What needs to be done:
Everything in the listing should be restated word for word.

Information provided:
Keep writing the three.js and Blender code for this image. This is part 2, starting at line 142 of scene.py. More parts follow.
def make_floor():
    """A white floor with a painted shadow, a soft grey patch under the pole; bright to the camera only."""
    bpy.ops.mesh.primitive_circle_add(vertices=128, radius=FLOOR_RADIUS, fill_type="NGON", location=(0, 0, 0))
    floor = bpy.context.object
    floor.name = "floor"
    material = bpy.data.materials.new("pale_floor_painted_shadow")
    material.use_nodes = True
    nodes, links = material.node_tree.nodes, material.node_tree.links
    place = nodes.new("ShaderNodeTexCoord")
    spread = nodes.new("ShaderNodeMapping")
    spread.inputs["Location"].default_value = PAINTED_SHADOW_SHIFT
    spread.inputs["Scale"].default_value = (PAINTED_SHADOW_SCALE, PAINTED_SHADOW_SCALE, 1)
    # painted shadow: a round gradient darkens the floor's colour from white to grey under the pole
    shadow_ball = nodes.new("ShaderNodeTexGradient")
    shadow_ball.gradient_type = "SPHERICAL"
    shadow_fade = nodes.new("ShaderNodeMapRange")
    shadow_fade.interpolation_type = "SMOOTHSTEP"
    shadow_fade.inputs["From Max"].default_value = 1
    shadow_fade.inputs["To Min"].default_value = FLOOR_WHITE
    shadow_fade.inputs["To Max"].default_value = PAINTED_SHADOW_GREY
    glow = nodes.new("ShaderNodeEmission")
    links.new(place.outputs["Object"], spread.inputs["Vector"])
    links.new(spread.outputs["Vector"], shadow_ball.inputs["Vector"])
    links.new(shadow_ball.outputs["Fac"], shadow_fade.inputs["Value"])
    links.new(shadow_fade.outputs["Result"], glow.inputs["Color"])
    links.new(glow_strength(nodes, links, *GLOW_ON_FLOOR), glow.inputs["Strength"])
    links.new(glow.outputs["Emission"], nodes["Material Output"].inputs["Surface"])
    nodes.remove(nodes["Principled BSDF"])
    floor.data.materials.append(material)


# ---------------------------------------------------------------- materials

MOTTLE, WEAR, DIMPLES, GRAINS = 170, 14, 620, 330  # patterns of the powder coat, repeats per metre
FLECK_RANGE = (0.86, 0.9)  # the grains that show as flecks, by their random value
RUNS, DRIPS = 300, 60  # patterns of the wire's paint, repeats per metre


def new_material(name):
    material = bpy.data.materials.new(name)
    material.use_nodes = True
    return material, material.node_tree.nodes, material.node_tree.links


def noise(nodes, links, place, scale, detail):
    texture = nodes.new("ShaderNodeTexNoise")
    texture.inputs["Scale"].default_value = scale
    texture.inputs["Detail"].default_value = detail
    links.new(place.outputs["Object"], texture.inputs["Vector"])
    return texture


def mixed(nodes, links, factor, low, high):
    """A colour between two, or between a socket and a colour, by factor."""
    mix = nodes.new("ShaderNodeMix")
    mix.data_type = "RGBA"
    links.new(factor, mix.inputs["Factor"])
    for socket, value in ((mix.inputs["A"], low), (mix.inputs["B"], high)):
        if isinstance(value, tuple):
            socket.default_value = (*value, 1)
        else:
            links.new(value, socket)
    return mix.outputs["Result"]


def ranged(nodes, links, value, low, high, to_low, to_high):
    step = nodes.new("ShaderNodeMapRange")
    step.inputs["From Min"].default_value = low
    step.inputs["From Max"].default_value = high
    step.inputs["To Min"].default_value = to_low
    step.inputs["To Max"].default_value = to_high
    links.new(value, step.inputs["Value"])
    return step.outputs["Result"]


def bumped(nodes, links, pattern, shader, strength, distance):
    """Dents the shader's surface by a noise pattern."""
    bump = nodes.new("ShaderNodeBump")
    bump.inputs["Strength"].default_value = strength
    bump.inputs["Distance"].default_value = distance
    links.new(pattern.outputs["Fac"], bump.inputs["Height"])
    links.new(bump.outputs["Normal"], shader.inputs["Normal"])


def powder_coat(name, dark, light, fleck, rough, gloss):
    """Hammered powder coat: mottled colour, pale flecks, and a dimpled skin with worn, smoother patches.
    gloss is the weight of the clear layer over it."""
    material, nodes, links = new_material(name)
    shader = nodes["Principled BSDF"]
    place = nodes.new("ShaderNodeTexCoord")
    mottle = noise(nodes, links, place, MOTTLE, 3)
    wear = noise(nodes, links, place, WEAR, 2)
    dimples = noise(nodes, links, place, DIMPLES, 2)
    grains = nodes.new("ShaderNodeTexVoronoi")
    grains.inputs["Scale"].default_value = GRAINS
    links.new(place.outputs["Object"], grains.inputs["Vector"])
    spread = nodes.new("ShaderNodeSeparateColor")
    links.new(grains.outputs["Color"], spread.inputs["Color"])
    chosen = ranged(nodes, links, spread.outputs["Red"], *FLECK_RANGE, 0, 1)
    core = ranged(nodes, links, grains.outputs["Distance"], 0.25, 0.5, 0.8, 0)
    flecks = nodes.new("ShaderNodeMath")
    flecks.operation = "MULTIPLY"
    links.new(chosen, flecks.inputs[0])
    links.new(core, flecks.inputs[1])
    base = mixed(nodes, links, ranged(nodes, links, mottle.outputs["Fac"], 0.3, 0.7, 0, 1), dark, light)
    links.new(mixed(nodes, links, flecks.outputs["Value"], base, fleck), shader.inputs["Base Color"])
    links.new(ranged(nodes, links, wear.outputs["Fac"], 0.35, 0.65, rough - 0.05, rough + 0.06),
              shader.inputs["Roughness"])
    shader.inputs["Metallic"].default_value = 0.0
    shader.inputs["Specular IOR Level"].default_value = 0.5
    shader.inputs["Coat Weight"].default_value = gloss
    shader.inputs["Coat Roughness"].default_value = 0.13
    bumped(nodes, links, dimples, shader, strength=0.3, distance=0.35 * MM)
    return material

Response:
Keep writing the three.js and Blender code for this image. This is part 2, starting at line 142 of scene.py. More parts follow.
def make_floor():
    """A white floor with a painted shadow, a soft grey patch under the pole; bright to the camera only."""
    bpy.ops.mesh.primitive_circle_add(vertices=128, radius=FLOOR_RADIUS, fill_type="NGON", location=(0, 0, 0))
    floor = bpy.context.object
    floor.name = "floor"
    material = bpy.data.materials.new("pale_floor_painted_shadow")
    material.use_nodes = True
    nodes, links = material.node_tree.nodes, material.node_tree.links
    place = nodes.new("ShaderNodeTexCoord")
    spread = nodes.new("ShaderNodeMapping")
    spread.inputs["Location"].default_value = PAINTED_SHADOW_SHIFT
    spread.inputs["Scale"].default_value = (PAINTED_SHADOW_SCALE, PAINTED_SHADOW_SCALE, 1)
    # painted shadow: a round gradient darkens the floor's colour from white to grey under the pole
    shadow_ball = nodes.new("ShaderNodeTexGradient")
    shadow_ball.gradient_type = "SPHERICAL"
    shadow_fade = nodes.new("ShaderNodeMapRange")
    shadow_fade.interpolation_type = "SMOOTHSTEP"
    shadow_fade.inputs["From Max"].default_value = 1
    shadow_fade.inputs["To Min"].default_value = FLOOR_WHITE
    shadow_fade.inputs["To Max"].default_value = PAINTED_SHADOW_GREY
    glow = nodes.new("ShaderNodeEmission")
    links.new(place.outputs["Object"], spread.inputs["Vector"])
    links.new(spread.outputs["Vector"], shadow_ball.inputs["Vector"])
    links.new(shadow_ball.outputs["Fac"], shadow_fade.inputs["Value"])
    links.new(shadow_fade.outputs["Result"], glow.inputs["Color"])
    links.new(glow_strength(nodes, links, *GLOW_ON_FLOOR), glow.inputs["Strength"])
    links.new(glow.outputs["Emission"], nodes["Material Output"].inputs["Surface"])
    nodes.remove(nodes["Principled BSDF"])
    floor.data.materials.append(material)


# ---------------------------------------------------------------- materials

MOTTLE, WEAR, DIMPLES, GRAINS = 170, 14, 620, 330  # patterns of the powder coat, repeats per metre
FLECK_RANGE = (0.86, 0.9)  # the grains that show as flecks, by their random value
RUNS, DRIPS = 300, 60  # patterns of the wire's paint, repeats per metre


def new_material(name):
    material = bpy.data.materials.new(name)
    material.use_nodes = True
    return material, material.node_tree.nodes, material.node_tree.links


def noise(nodes, links, place, scale, detail):
    texture = nodes.new("ShaderNodeTexNoise")
    texture.inputs["Scale"].default_value = scale
    texture.inputs["Detail"].default_value = detail
    links.new(place.outputs["Object"], texture.inputs["Vector"])
    return texture


def mixed(nodes, links, factor, low, high):
    """A colour between two, or between a socket and a colour, by factor."""
    mix = nodes.new("ShaderNodeMix")
    mix.data_type = "RGBA"
    links.new(factor, mix.inputs["Factor"])
    for socket, value in ((mix.inputs["A"], low), (mix.inputs["B"], high)):
        if isinstance(value, tuple):
            socket.default_value = (*value, 1)
        else:
            links.new(value, socket)
    return mix.outputs["Result"]


def ranged(nodes, links, value, low, high, to_low, to_high):
    step = nodes.new("ShaderNodeMapRange")
    step.inputs["From Min"].default_value = low
    step.inputs["From Max"].default_value = high
    step.inputs["To Min"].default_value = to_low
    step.inputs["To Max"].default_value = to_high
    links.new(value, step.inputs["Value"])
    return step.outputs["Result"]


def bumped(nodes, links, pattern, shader, strength, distance):
    """Dents the shader's surface by a noise pattern."""
    bump = nodes.new("ShaderNodeBump")
    bump.inputs["Strength"].default_value = strength
    bump.inputs["Distance"].default_value = distance
    links.new(pattern.outputs["Fac"], bump.inputs["Height"])
    links.new(bump.outputs["Normal"], shader.inputs["Normal"])


def powder_coat(name, dark, light, fleck, rough, gloss):
    """Hammered powder coat: mottled colour, pale flecks, and a dimpled skin with worn, smoother patches.
    gloss is the weight of the clear layer over it."""
    material, nodes, links = new_material(name)
    shader = nodes["Principled BSDF"]
    place = nodes.new("ShaderNodeTexCoord")
    mottle = noise(nodes, links, place, MOTTLE, 3)
    wear = noise(nodes, links, place, WEAR, 2)
    dimples = noise(nodes, links, place, DIMPLES, 2)
    grains = nodes.new("ShaderNodeTexVoronoi")
    grains.inputs["Scale"].default_value = GRAINS
    links.new(place.outputs["Object"], grains.inputs["Vector"])
    spread = nodes.new("ShaderNodeSeparateColor")
    links.new(grains.outputs["Color"], spread.inputs["Color"])
    chosen = ranged(nodes, links, spread.outputs["Red"], *FLECK_RANGE, 0, 1)
    core = ranged(nodes, links, grains.outputs["Distance"], 0.25, 0.5, 0.8, 0)
    flecks = nodes.new("ShaderNodeMath")
    flecks.operation = "MULTIPLY"
    links.new(chosen, flecks.inputs[0])
    links.new(core, flecks.inputs[1])
    base = mixed(nodes, links, ranged(nodes, links, mottle.outputs["Fac"], 0.3, 0.7, 0, 1), dark, light)
    links.new(mixed(nodes, links, flecks.outputs["Value"], base, fleck), shader.inputs["Base Color"])
    links.new(ranged(nodes, links, wear.outputs["Fac"], 0.35, 0.65, rough - 0.05, rough + 0.06),
              shader.inputs["Roughness"])
    shader.inputs["Metallic"].default_value = 0.0
    shader.inputs["Specular IOR Level"].default_value = 0.5
    shader.inputs["Coat Weight"].default_value = gloss
    shader.inputs["Coat Roughness"].default_value = 0.13
    bumped(nodes, links, dimples, shader, strength=0.3, distance=0.35 * MM)
    return material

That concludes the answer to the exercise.